▶ **EXERCISE OBJECTIVE**
Give the data again exactly, from its opening line through the line in which "ROOT_TWIST = 2 * math.pi / 0.004" appears.

▶ **DATA LINES**
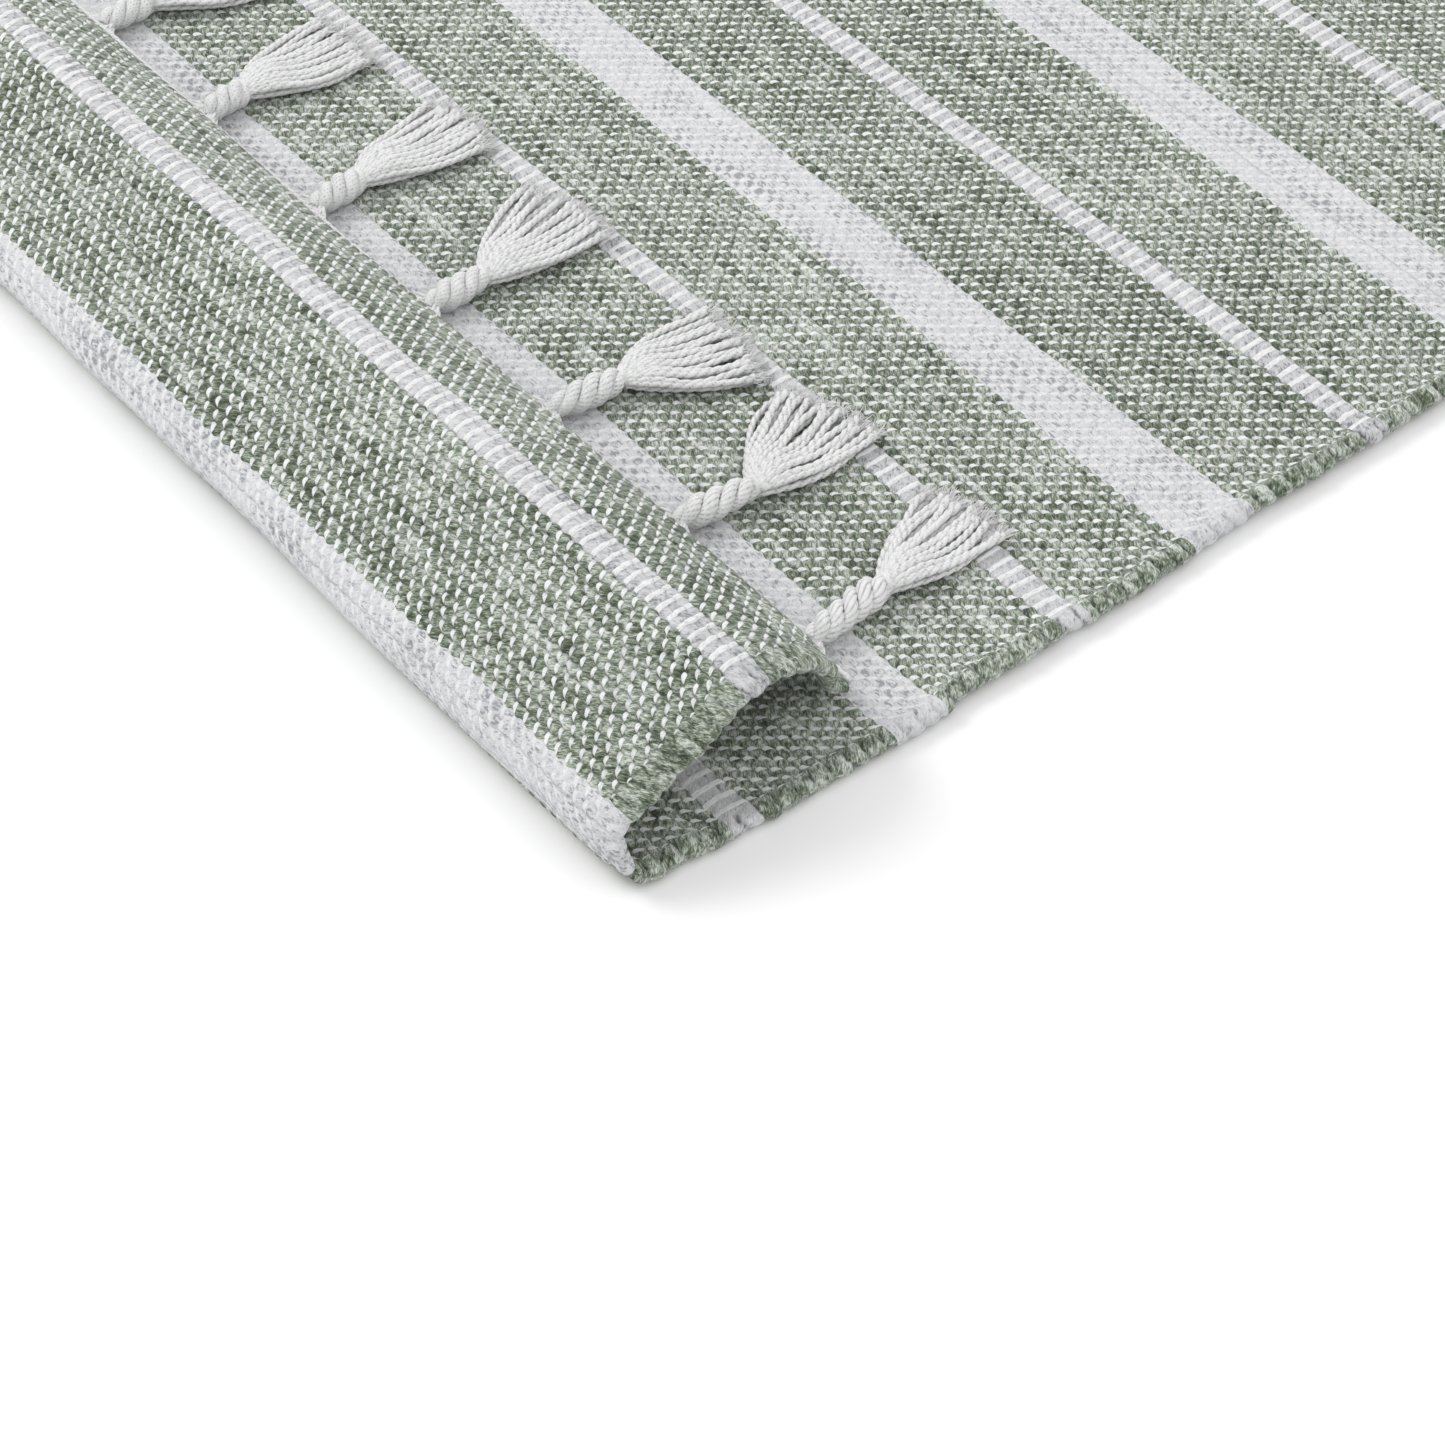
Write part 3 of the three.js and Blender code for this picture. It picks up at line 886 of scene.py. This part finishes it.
CORD_POINTS = 700
CORD_RADIUS = 0.00135
CORD_TWIST = 2 * math.pi / 0.0075  # radians a metre, as are the others
ROOT_YARNS = 14  # warps that gather into a tassel, as drawn
ROOT_RADIUS = 0.00085
ROOT_TWIST = 2 * math.pi / 0.004


def end_cord(end, x, z, body, half):
    """The twined line along the last pick, and the warps that gather into each tassel."""
    rng = np.random.default_rng(5 if end == "far" else 6)
    bundle = Bundle()
    y = np.linspace(-half, half, CORD_POINTS)
    wobble = 0.00025 * LOOSE.at(y * 140, 3.0)
    line = np.stack([x + wobble, y, np.full_like(y, z)], -1)
    bundle.sweep(line, CORD_RADIUS, 10, lobes=2, twist=CORD_TWIST, depth=0.36)
    for number in TASSELS:
        root = np.array(JOINTS[f"tassel_{end}_{number:02d}_lift"]["pos_m"])
        for i in range(ROOT_YARNS):
            lane = (i + 0.5) / (ROOT_YARNS / 2) - 1
            start = np.array([x - 0.0012, root[1] + lane * 0.0115, z + rng.uniform(-0.0004, 0.0006)])
            stop = root + np.array([0.0022, lane * 0.0021, rng.uniform(-0.0012, 0.0016)])
            s = np.linspace(0, 1, 8)[:, None]
            bow = np.sin(math.pi * s) * np.array([0.0006, 0, 0.0004])
            bundle.sweep(start + (stop - start) * s + bow, ROOT_RADIUS, 6, lobes=2,
                         twist=ROOT_TWIST, depth=0.25)
    piece = bundle.make(f"end_twining_{end}")
    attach(piece, body)
    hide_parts(f"end_cord_{end}")


def end_cords():
    for end, body in (("folded", "folded_end"), ("far", "field")):
        low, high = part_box(f"end_cord_{end}")
        end_cord(end, (low.x + high.x) / 2, (low.z + high.z) / 2, body, high.y - 0.002)


end_cords()


# ---------------------------------------------------------------- floor, light and camera
FLOOR_REACH = 30.0  # metres, so that no view shows its edge


def floor():
    mesh = bpy.data.meshes.new("floor")
    reach = FLOOR_REACH
    mesh.from_pydata([(-reach, -reach, 0), (reach, -reach, 0), (reach, reach, 0), (-reach, reach, 0)],
                     [], [(0, 1, 2, 3)])
    made = bpy.data.objects.new("floor", mesh)
    bpy.context.scene.collection.objects.link(made)
    g = Nodes("pale_floor")
    place = g.tree.nodes.new("ShaderNodeTexCoord").outputs["Object"]
    mottle = g.noise(place, 3.0, 3.0)
    g.put(g.shader.inputs["Base Color"], g.ramp(mottle, (0.3, grey(0.86)), (0.7, grey(0.88))))
    g.shader.inputs["Roughness"].default_value = 0.9
    mesh.materials.append(g.material)
    made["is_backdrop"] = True


def area_light(name, place, target, size, power):
    light = bpy.data.lights.new(name, "AREA")
    light.shape, light.size, light.energy = "SQUARE", size, power
    made = bpy.data.objects.new(name, light)
    made.location = place
    made.rotation_euler = (Vector(target) - Vector(place)).to_track_quat("-Z", "Y").to_euler()
    bpy.context.scene.collection.objects.link(made)


# Each light: its offset from the fold and its side in metres, and its watts
LIGHTS = {"key": ((-0.9, 1.9, 2.1), 1.3, 44), "fill": ((0.6, -1.6, 1.8), 2.2, 10)}
WORLD_STRENGTH = 0.92


def studio():
    world = bpy.data.worlds.new("studio")
    world.use_nodes = True
    world.node_tree.nodes["Background"].inputs[0].default_value = (1, 1, 1, 1)
    world.node_tree.nodes["Background"].inputs[1].default_value = WORLD_STRENGTH
    bpy.context.scene.world = world
    at = Vector(path_point(BEND_PICKS[0]))
    for name, (offset, size, power) in LIGHTS.items():
        area_light(name, at + Vector(offset), at, size, power)
    bpy.context.scene.view_settings.view_transform = "Standard"


# Fitted to the long edges, stripes, ridge and ties in the photograph
CAMERA_FROM_CORNER = (-0.4299, -0.5476, 0.8572)
CAMERA_ANGLES = (39.66, 48.30, -0.19)  # degrees: heading, down, roll
CAMERA_LENS = 91.9


def camera():
    """Looks down on the near corner of the fold, with the rug running away to the upper right."""
    data = bpy.data.cameras.new("camera")
    made = bpy.data.objects.new("camera", data)
    bpy.context.scene.collection.objects.link(made)
    corner = Vector((path_point(BEND_PICKS[0])[0], -HALF_WIDTH, 2 * SOLE))
    made.location = corner + Vector(CAMERA_FROM_CORNER)
    heading, down, roll = (math.radians(angle) for angle in CAMERA_ANGLES)
    forward = Vector((math.sin(heading) * math.cos(down), math.cos(heading) * math.cos(down),
                      -math.sin(down)))
    turn = forward.to_track_quat("-Z", "Y").to_matrix().to_4x4()
    made.rotation_euler = turn.to_euler()
    made.rotation_euler.rotate_axis("Z", -roll)
    data.lens, data.sensor_width = CAMERA_LENS, 36.0
    data.clip_start = 0.01
    bpy.context.scene.camera = made


floor()
studio()
camera()


def plain(box):
    return [[float(value) for value in corner] for corner in box]


{"cad": plain(CAD_BOX), "visual": plain(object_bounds())}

▶ **THE RESPONSE**
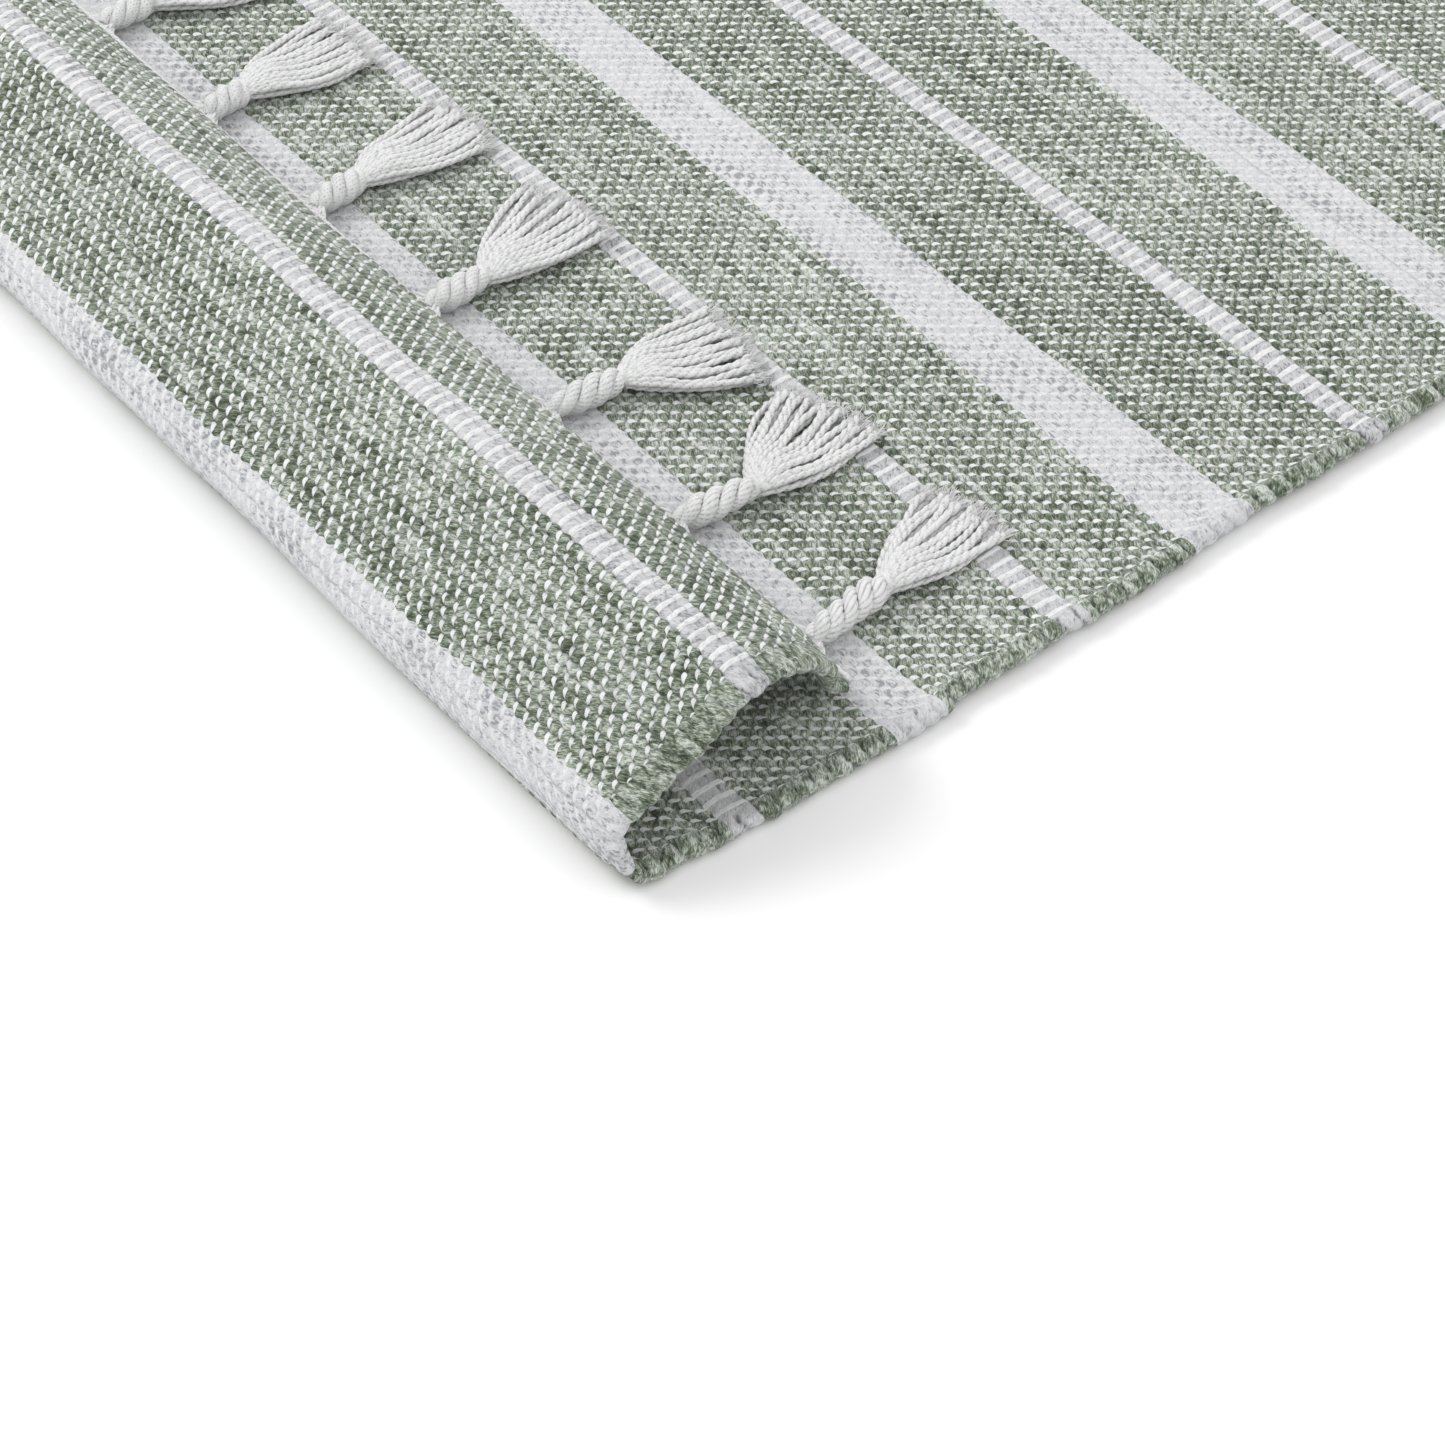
Write part 3 of the three.js and Blender code for this picture. It picks up at line 886 of scene.py. This part finishes it.
CORD_POINTS = 700
CORD_RADIUS = 0.00135
CORD_TWIST = 2 * math.pi / 0.0075  # radians a metre, as are the others
ROOT_YARNS = 14  # warps that gather into a tassel, as drawn
ROOT_RADIUS = 0.00085
ROOT_TWIST = 2 * math.pi / 0.004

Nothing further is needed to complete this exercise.